Federal rulemaking has plunged during Trump’s second term, to what CEI’s Crews describes as “the lowest rule tally of all time, compared to the prior record low of 2,964 in 2019, also under Trump.” But, he emphasizes, decades of accumulated red tape remains in place, imposing vast “legacy” costs on Americans who enjoy only minor relief from current deregulatory efforts. “Trump’s regulatory streamlining has not actually translated into governing less,” cautions Crews. The White House continues to impose burdens through jawboning (implicit and explicit regulatory threats), the exercise of emergency powers, antitrust measures, surveillance and data collection requirements, and other intrusive policies.

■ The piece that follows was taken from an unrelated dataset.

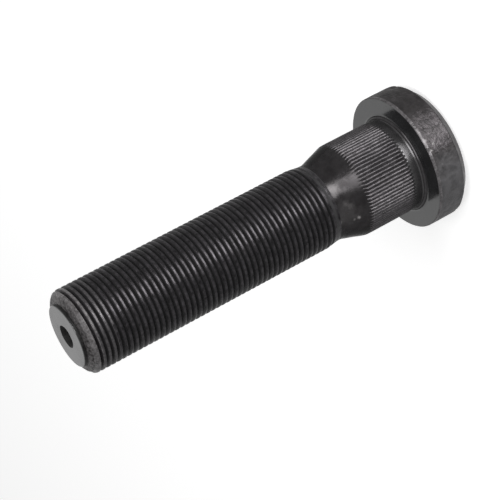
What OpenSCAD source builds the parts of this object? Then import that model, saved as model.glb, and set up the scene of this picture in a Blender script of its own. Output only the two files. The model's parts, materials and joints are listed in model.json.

In other words, despite deregulatory rhetoric and (some) action, the Trump administration actively participates in the decades-long shift in American governance which has resulted in “the executive now doing most lawmaking” in place of an almost vestigial legislative branch. To the extent that there’s a solution to the metastasizing regulatory state, Crews believes, it lies in Congress reasserting its constitutionally defined role.

“Congress needs to reclaim its responsibilities,” Crews recommends. It should repeal or amend “statutes that sustain the counterproductive regulatory enterprise. It must abolish, downsize, defund, and deny appropriations to agencies, subagencies, and programs.”

The CEI report also suggests that regulatory sunsetting should become standard practice, so that rules automatically expire after a certain period of time rather than living on as administrative accretions that impose permanent costs. It also calls for the “inventorying of guidance documents to prohibit the rise of largely untraceable rule equivalents that can substitute for conventional rulemaking.”

Whether members of Congress want to reassert their role and take on the hard job of debating legislation and casting votes is an open question. The body has largely degenerated into a combination madhouse and steppingstone to gigs as media talking heads. It’s difficult to imagine politicians who ran for office largely so they could raise social media follower count suddenly discovering a desire to legislate or repeal legislation.

But in the absence of a reinvigorated Congress, the administrative state will continue to metastasize. Red tape and compliance costs will consume Americans’ wealth, leaving us all poorer and less free.